The name "Khena" is taken from the word Quena which is an Inca flute.

The name Scrameustache does not appear to be based on any puns or wordplays. Gos claims that he simply came up with strange names as part of a game with friends. The same could be said about the Smurfs, or Schtroumpfs, created by Peyo, and which Gos worked on for a while. However, in D'où viens-tu, Scrameustache, p. 12, it seems that Scrameustache is a backronym for Sujet Créé par Radiations Artificielles et Manipulations Extra-Utérines Sans Toucher Aux Chromosomes Héréditaires Endogènes (Subject created by artificial radiations and extra-uterine manipulations without touching to hereditary endogenic chromosomes).

Khena's adoptive father is Uncle Georges Caillau. "Caillau" sounds like "caillou" which is the French for "stone". In Le dilemme de Khéna (Khena's Dilemma), the young man indicates that George is descended from an aristocratic family called de la Roche (Roche being the French for "rock")

The World of the Scrameustache
Over the years, Gos has expanded the Scrameustache's universe, with him and Khena travelling to other planets and mixing with other aliens, above all the Galaxians.

Using his saucer, he and Khena divide their time between Earth, planet Aktarka and its two neighbouring moons. Aktarka has at least two continents and a variety of archipelagos in its oceans. Due to the orbit of its moons, both can be seen from one continent, while the other continent only sees one; the continent with view on both moons is referred to as the Continent of the Two Moons.

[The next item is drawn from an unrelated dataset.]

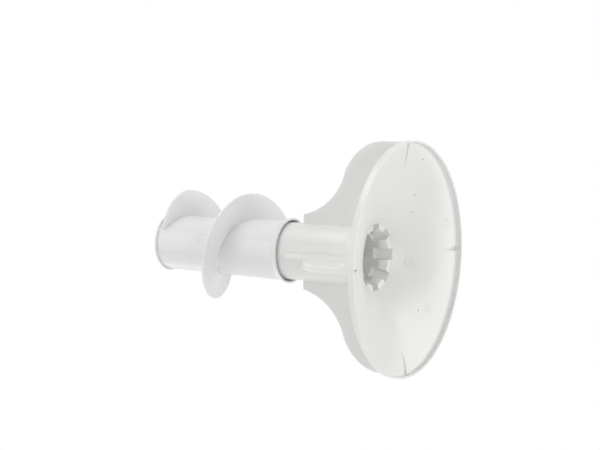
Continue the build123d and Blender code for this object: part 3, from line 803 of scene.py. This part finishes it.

While referred to the other continent is so far not been visited in the series.
 
Aktarka does not have cities like Earth, instead its human populations lives in towns and villages where each person has a bit of land to cultivate food.
Aktarka is mostly tropical, with temperate zones existing near its poles.

It is hinted in later albums that the citizens of Aktarka are descendants of Atlantians who managed to flee before the destruction of their continent on Earth.
In the series the destruction is the result of falling debris of Earth smaller moon, when the Atlantians had changed its orbit as a technological boast towards the inhabitants of the continent Mü, they inadvertently placed it in the path of a comet which smashed the moon.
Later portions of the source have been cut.